You also learn pros and cons. Decision trees are interpretable, handle both numeric and categorical features, and are easy to implement. But they can overfit, be biased toward features with many levels, and be sensitive to small data changes. Random forests are more accurate and robust, offer feature importance measures, but are less interpretable, more computationally expensive, and require careful hyperparameter tuning like selecting the number of trees.
The lecture covers practical questions: how to pick the number of trees (start with hundreds and grow until validation performance plateaus), other ensemble methods (gradient boosting, AdaBoost, bagging without feature subsampling, and stacking across different model types), and how to handle missing data (impute, add a missing-value branch, or skip the feature, depending on implementation). These details anchor the theory in everyday modeling choices.
By the end, you understand the mechanics and motivations behind decision trees and random forests. You can explain how impurity, information gain, and stopping rules guide tree growth; how bootstrapping and feature subsampling build diverse forests; and how averaging reduces variance. You also gain practical wisdom about interpretability trade-offs, hyperparameters, and data issues like missing values. The lecture equips you to confidently build, tune, and evaluate trees and forests for both classification and regression tasks.
Key Takeaways
- ✓Start with a decision tree to get a transparent baseline. Keep max_depth modest and set min_samples_split and min_samples_leaf to prevent overfitting. Inspect the learned splits to ensure they make domain sense. Use this interpretability to spot data issues or leakage early.
- ✓Choose a split criterion that fits your needs: Gini impurity is fast and common; entropy offers an information-theoretic view. Compute information gain as parent impurity minus the weighted child impurities. Always prefer the split with the largest gain. Validate that splits generalize by checking performance on held-out data.
- ✓Apply stopping criteria aggressively to avoid overfitting. Limit max_depth to a sensible range and ensure leaves have enough samples. Stop splitting when impurity cannot be meaningfully reduced. This keeps trees simple, stable, and faster to train and predict.
- ✓Use random forests when accuracy and robustness are more important than a single-model explanation. Train with bootstrapping and random feature subsampling to create diverse trees. Aggregate predictions by voting or averaging to reduce variance. Expect better generalization than a single tree.

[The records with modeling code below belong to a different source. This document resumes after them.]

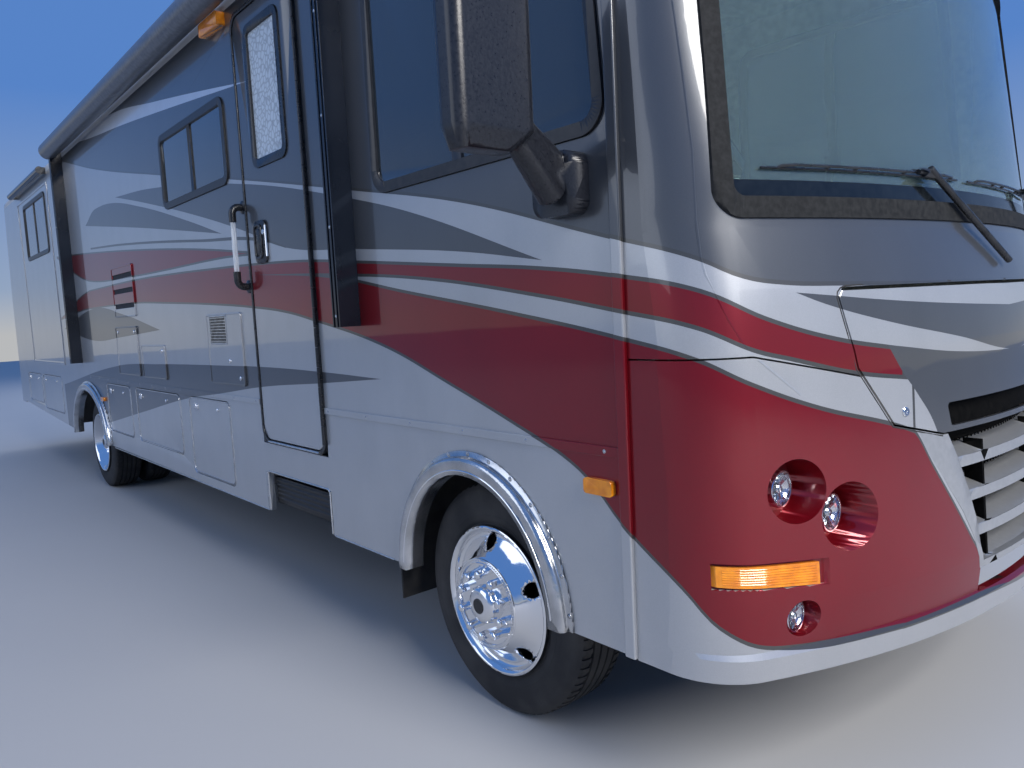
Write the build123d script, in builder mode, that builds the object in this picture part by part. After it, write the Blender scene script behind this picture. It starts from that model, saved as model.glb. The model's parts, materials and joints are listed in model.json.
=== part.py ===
from build123d import *
import math
import os

# A motorhome on a petrol chassis: twin rear wheels, two slide-outs, storage bays in the basement.
# +X is forward, +Y is left, +Z is up, and Z = 0 is the ground. Stations are measured from the front
# axle, forward positive, and at() turns one into X, so that X = 0 is the middle of the whole length.

nose_reach = 1310
tail_reach = 9880
front_axle_x = (tail_reach - nose_reach) / 2
wheelbase = 5791

half_width = 1295
skirt_bottom = 455
belt_z = 1045
floor_z = 1060
wall_head = 3050
wall_top = 3130
roof_crown = 3290
wall_thick = 38
skirt_thick = 26
panel_gap = 5

front_seam = 712
rear_seam = -9420

tyre_r = 423
tyre_outer_y = 1235
dual_spacing = 285
kingpin_y = 905
steer_arm = 190

arch_half = 410
arch_rise = 441
front_arch_shift = -30
rear_arch_half = 620
rear_arch_rise = 470
rear_arch_shift = -20

door_x0, door_x1 = -1831, -1104
door_z0, door_z1 = 827, 3000
door_rim = 26
door_thick = 42

slide_right = (-8480, -6760)
slide_left = (-4300, -1150)
slide_z = (1150, 2960)
slide_depth = 560

os.makedirs("parts", exist_ok=True)


def at(station):
    return front_axle_x + station


def save(name, label):
    name.part.label = label
    export_step(name.part, "parts/" + label + ".step")


# A plate parallel to the vehicle's side, between two stations, two heights and two Y values.
def side_plate(stations, heights, depths, corner=0.0, mode=Mode.ADD):
    middle = (at(sum(stations) / 2), sum(heights) / 2)
    length = stations[1] - stations[0]
    height = heights[1] - heights[0]
    with BuildSketch(Plane.XZ.offset(-max(depths))) as outline:
        with Locations(middle):
            if corner:
                RectangleRounded(length, height, corner)
            else:
                Rectangle(length, height)
    extrude(outline.sketch, amount=abs(depths[1] - depths[0]), mode=mode)


# A block between two stations, two Y values and two heights.
def block(stations, depths, heights, mode=Mode.ADD):
    side_plate(stations, heights, depths, mode=mode)


# A solid of a closed outline of (station, height) points, straight-sided, between two Y values.
def side_prism(points, depths, mode=Mode.ADD, round_off=0.0):
    with BuildSketch(Plane.XZ.offset(-max(depths))) as outline:
        with BuildLine():
            Polyline(*[(at(x), z) for x, z in points], close=True)
        make_face()
        if round_off:
            fillet(outline.vertices(), round_off)
    extrude(outline.sketch, amount=abs(depths[1] - depths[0]), mode=mode)


# A solid of a closed outline of (y, height) points, seen from the front, between two stations.
def front_prism(points, stations, mode=Mode.ADD, round_off=0.0):
    with BuildSketch(Plane.YZ.offset(at(min(stations)))) as outline:
        with BuildLine():
            Polyline(*points, close=True)
        make_face()
        if round_off:
            fillet(outline.vertices(), round_off)
    extrude(outline.sketch, amount=abs(stations[1] - stations[0]), mode=mode)


# A round bar along Y, at a station and a height.
def bar_across(station, height, radius, depths, mode=Mode.ADD):
    with BuildSketch(Plane.XZ.offset(-max(depths))) as outline:
        with Locations((at(station), height)):
            Circle(radius)
    extrude(outline.sketch, amount=abs(depths[1] - depths[0]), mode=mode)


# A round bar along Z, at a station and a Y value.
def bar_up(station, y, radius, heights, mode=Mode.ADD):
    with BuildSketch(Plane.XY.offset(min(heights))) as outline:
        with Locations((at(station), y)):
            Circle(radius)
    extrude(outline.sketch, amount=abs(heights[1] - heights[0]), mode=mode)


# A round bar along X, at a Y value and a height.
def bar_along(y, height, radius, stations, mode=Mode.ADD):
    with BuildSketch(Plane.YZ.offset(at(min(stations)))) as outline:
        with Locations((y, height)):
            Circle(radius)
    extrude(outline.sketch, amount=abs(stations[1] - stations[0]), mode=mode)


# A round strut between two points given as (station, y, height).
def strut(start, end, radius):
    foot = Vector(at(start[0]), start[1], start[2])
    head = Vector(at(end[0]), end[1], end[2])
    with BuildSketch(Plane(foot, z_dir=head - foot)) as section:
        Circle(radius)
    extrude(section.sketch, amount=(head - foot).length)


# Height of the skirt's lower edge: nearly level to the rear arch, then rising to the tail.
overhang_start = -6200
overhang_rise = 0.0445
skirt_climb = 17


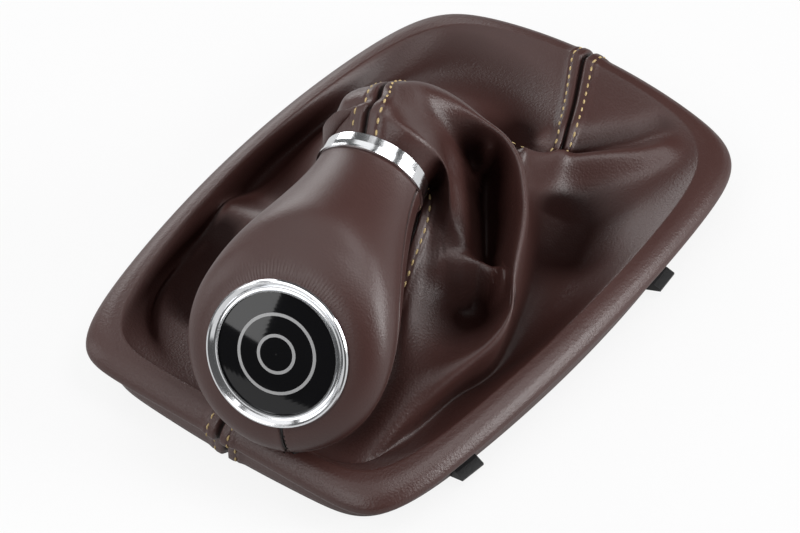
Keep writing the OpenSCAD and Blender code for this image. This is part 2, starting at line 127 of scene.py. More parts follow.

- ✓Tune the number of trees by watching for performance plateaus. Start with a few hundred trees and increase until validation metrics stabilize. Stop adding trees when improvements flatten to save compute. Record accuracy vs. n_estimators to justify your choice.
- ✓Set max_features thoughtfully to balance diversity and strength. Smaller subsets increase tree diversity but might miss strong features; larger subsets can reduce ensemble gains. Use common defaults like sqrt(M) for classification as a starting point. Adjust based on validation results.
Glossary
Supervised learning
A type of machine learning where the model learns from examples that include inputs and the correct outputs (labels). The goal is to map from inputs to outputs so the model can predict well on new data. It’s like practicing with answer keys to learn how to answer similar questions later. Decision trees and random forests are both supervised learners.
Decision tree
A model that makes predictions by asking a series of yes/no questions about feature values. Each question splits the data into smaller groups that are more uniform. You keep splitting until you reach a point where a simple prediction can be made. The final answers live at the leaf nodes.
Node
A point in the decision tree where something happens. Internal nodes ask a question to split data, while leaf nodes give the final prediction. Nodes help organize the decision-making process in steps. The root node is the very first node at the top of the tree.
Edge
A connector between nodes that represents the result of a question. Following an edge means taking the path that matches the yes/no (or condition) answer. Edges guide the flow from one question to the next. They eventually lead to a leaf node.